* STATED PROBLEM *
Starting with the first line and ending with the line that holds "TROUGH_BEND_R = 5.0", repeat the material exactly.

* PROVIDED MATERIAL *
☆ ☆ ☆ ☆ ☆ ☆ ☆

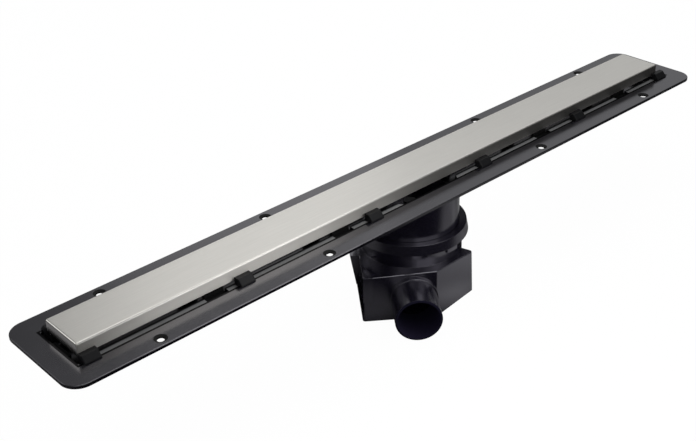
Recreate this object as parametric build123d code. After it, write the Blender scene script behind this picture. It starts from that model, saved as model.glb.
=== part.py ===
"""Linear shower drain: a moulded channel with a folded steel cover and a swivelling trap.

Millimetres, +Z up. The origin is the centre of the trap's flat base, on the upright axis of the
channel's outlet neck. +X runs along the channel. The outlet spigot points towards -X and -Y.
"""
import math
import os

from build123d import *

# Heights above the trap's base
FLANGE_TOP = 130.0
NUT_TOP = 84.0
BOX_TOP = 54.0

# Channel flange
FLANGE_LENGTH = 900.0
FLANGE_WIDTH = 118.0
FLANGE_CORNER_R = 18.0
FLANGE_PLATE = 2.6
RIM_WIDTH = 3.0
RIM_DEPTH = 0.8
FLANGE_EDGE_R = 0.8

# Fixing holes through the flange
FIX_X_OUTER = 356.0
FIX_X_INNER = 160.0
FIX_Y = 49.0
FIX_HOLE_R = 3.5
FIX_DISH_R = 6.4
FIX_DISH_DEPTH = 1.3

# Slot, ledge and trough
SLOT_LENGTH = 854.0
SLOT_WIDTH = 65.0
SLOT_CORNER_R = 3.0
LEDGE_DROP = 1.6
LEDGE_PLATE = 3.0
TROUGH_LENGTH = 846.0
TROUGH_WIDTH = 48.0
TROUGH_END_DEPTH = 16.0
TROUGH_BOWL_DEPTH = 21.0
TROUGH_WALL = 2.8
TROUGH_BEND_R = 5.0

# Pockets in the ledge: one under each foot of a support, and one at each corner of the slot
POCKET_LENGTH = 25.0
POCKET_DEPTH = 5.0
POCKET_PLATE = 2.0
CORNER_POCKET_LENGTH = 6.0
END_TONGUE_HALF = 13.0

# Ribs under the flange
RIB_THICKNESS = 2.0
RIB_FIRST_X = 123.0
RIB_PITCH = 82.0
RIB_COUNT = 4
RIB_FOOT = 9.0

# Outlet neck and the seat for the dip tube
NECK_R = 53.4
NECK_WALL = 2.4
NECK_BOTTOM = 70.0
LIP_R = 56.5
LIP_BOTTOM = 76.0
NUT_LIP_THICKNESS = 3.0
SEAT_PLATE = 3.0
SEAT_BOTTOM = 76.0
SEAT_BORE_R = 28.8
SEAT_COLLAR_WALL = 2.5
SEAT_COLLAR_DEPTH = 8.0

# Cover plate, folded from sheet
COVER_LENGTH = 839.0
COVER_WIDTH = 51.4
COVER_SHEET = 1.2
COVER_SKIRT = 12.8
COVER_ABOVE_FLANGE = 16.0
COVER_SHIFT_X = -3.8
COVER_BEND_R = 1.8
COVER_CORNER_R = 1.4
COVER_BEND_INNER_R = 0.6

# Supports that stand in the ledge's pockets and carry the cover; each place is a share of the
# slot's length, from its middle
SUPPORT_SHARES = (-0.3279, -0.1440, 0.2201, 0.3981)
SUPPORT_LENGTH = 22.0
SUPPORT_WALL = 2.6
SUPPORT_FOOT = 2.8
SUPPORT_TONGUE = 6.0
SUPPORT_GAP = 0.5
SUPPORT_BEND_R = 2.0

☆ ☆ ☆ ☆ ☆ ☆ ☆

* ANSWER TO THIS EXERCISE *
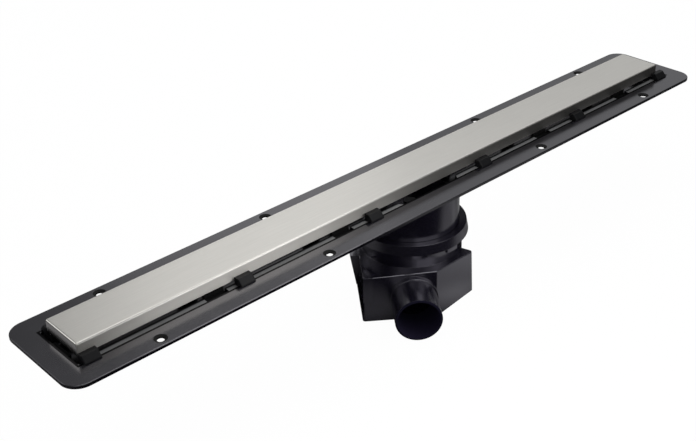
Recreate this object as parametric build123d code. After it, write the Blender scene script behind this picture. It starts from that model, saved as model.glb.
=== part.py ===
"""Linear shower drain: a moulded channel with a folded steel cover and a swivelling trap.

Millimetres, +Z up. The origin is the centre of the trap's flat base, on the upright axis of the
channel's outlet neck. +X runs along the channel. The outlet spigot points towards -X and -Y.
"""
import math
import os

from build123d import *

# Heights above the trap's base
FLANGE_TOP = 130.0
NUT_TOP = 84.0
BOX_TOP = 54.0

# Channel flange
FLANGE_LENGTH = 900.0
FLANGE_WIDTH = 118.0
FLANGE_CORNER_R = 18.0
FLANGE_PLATE = 2.6
RIM_WIDTH = 3.0
RIM_DEPTH = 0.8
FLANGE_EDGE_R = 0.8

# Fixing holes through the flange
FIX_X_OUTER = 356.0
FIX_X_INNER = 160.0
FIX_Y = 49.0
FIX_HOLE_R = 3.5
FIX_DISH_R = 6.4
FIX_DISH_DEPTH = 1.3

# Slot, ledge and trough
SLOT_LENGTH = 854.0
SLOT_WIDTH = 65.0
SLOT_CORNER_R = 3.0
LEDGE_DROP = 1.6
LEDGE_PLATE = 3.0
TROUGH_LENGTH = 846.0
TROUGH_WIDTH = 48.0
TROUGH_END_DEPTH = 16.0
TROUGH_BOWL_DEPTH = 21.0
TROUGH_WALL = 2.8
TROUGH_BEND_R = 5.0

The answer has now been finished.